EdData in the Classroom: Collecting and Organizing Student Data

EdData in the Classroom: Collecting and Organizing Student Data

Raquel Maya Carson is a DQC teacher fellow. This is the first in a series of blog posts that will examine education data use in the classroom. 

I am an advocate and lover of education data in the classroom. In fact, this message resonates with many teachers at my school and is a part of our school culture. Measuring student growth, setting individual learning goals, and sharing information with families is a passion of mine.

As a teacher, I am aware of and embrace the value data-driven instruction has for our students. In a simple explanation, data-driven instruction is using student data and work to plan, modify, and differentiate your lessons. The type of data that we use isn’t always just how a student performs at a task; we also take into account data from class checks for understanding as a lesson progresses. (DQC developed Ms. Bullen’s Data-Rich Year, a helpful infographic that explains how education data are used as part of data-driven instruction by a teacher.)

However, I still have questions and struggles surrounding education data that fall into a few buckets—collecting, organizing, training, collaborating, planning time, and communicating. Today I’ll explore my thoughts on the role data play in the first two—collecting and organizing.

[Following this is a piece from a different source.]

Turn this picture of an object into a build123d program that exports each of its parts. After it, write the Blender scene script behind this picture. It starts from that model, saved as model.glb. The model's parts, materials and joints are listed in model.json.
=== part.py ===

Collecting: What kind of data should I gather as a teacher? For instance, in my first year teaching I quickly realized that individual homework assignment grades didn’t tell as meaningful of a story as simply keeping track of homework completion. Homework completion allowed me to see which students I needed to provide differentiated homework to, which families I could offer after school help to, and which families could use more evening phone calls and text-message check-ins. I really wanted to know more about how I could modify what I was doing to better support students and families in completing home learning activities. I didn’t need to grade every single assignment, it was more about the students taking home and sharing what was learned at school in a way that gave them some additional time to practice. As a teacher, my colleagues and I need training and real-time experience to help us best understand what information is most useful. We need to be able to think through what areas we want to improve in order to identify what data would be most effective to collect.

Organizing: How can I streamline and organize the data that my school and I keep on a student, so that it can be easily presented to other staff? For schools to have a full picture of a student’s performance and how to best support them, we need to be able to share data with more than just teachers. Appropriate data should be shared with counselors, psychologists, administrators, special education teachers, and social workers.

This helps them identify trends in performance and attendance, modify instruction, identify family engagement strategies and outreach, and know where the students may need more support.

Furthermore, these data are more powerful if collected and organized over a students’ time at a school. Allowing for other teachers and staff that may interact with a student to add to the aforementioned data allows a school to better support the needs of the individual.